The iconic Saks Fifth Avenue flagship store in New York is closed, and Apple has shuttered all its stores outside China.
The situation is especially catastrophic for the travel industry, with US hotel giant Marriott shutting down some of its properties and furloughing tens of thousands of workers.
Airlines have been hit by a double-whammy: plunging demand and sweeping travel restrictions imposed by governments.
They have taken different measures to adapt.
Russia's Aeroflot has asked employees who have accumulated extra time off to use it.
Air France says it will look at reducing working hours, which several countries have facilitated with easier access to state benefits for workers now forced to go part-time.

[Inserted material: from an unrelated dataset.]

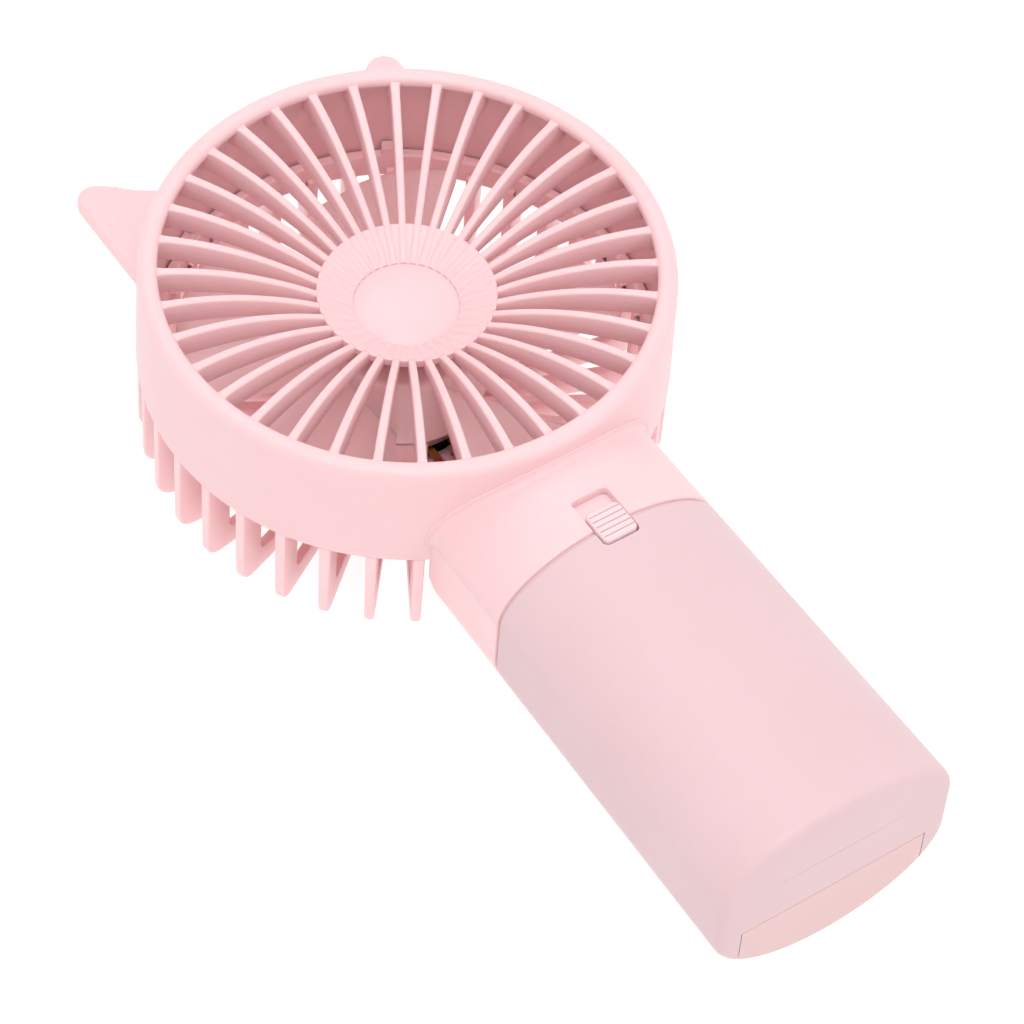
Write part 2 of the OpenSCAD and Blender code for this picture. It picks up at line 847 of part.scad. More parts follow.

Low-cost airline Ryanair, which has announced "most if not all" of its flights from March 24 will be cancelled, said it is looking at a similar move, along with voluntary departures and temporarily suspending work contracts.
Forcing workers into unemployment temporarily is also an option several countries have made easier, with Volkswagen's Spanish subsidiary Seat also taking that course.
Italian shipyard Fincantieri, which has also halted output, has asked its workers to use their annual leave.
UK mobile phone retailer Dixons Carphone, however, is axing 2,900 jobs as it faces "turbulent times".
Firms have also moved swiftly to cut costs.
Air France-KLM, which is being forced to slash as many as 90 percent of flights, will reduce its planned investments for 2020 by 350 million euros ($380 million) and make 200 million euros in savings elsewhere as it seeks to ensure it has enough cash on hand.
Australian carrier Qantas said Thursday it will cut all international flights later this month, after the country's other main airline Virgin shut its overseas services.
Firms are not sparing shareholders from the pain either. Lufthansa, which is chopping up to 90 percent of flights, said it would not distribute a dividend from 2019 earnings.
Inditex, which owns clothing brand Zara among others, has also put off a decision on dividends from the 3.6 billion euros it earned in its 2019-2020 fiscal year, while making a provision of 287 million euros for the crisis.
Companies are not hesitating to take up offers of state support.
German tourism giant TUI, which employs 70,000 people worldwide and has suspended the "majority" of its operations, has made a request for state aid.
Germany's government has promised "unlimited" loans to stricken firms via the state bank KfW.
US airlines have asked for a $50-billion bailout and US planemaker Boeing is seeking at least $60 billion in federal support for the aerospace industry.
US authorities have also stepped in to prop up a key market where firms raise short-term funding and whose freezing up was threatening the finances of many companies.
The Italian government said it intends to renationalise the bankrupt former national carrier Alitalia under an emergency economic rescue plan.
France also stands ready to nationalise large companies "if necessary", according to Finance Minister Bruno Le Maire.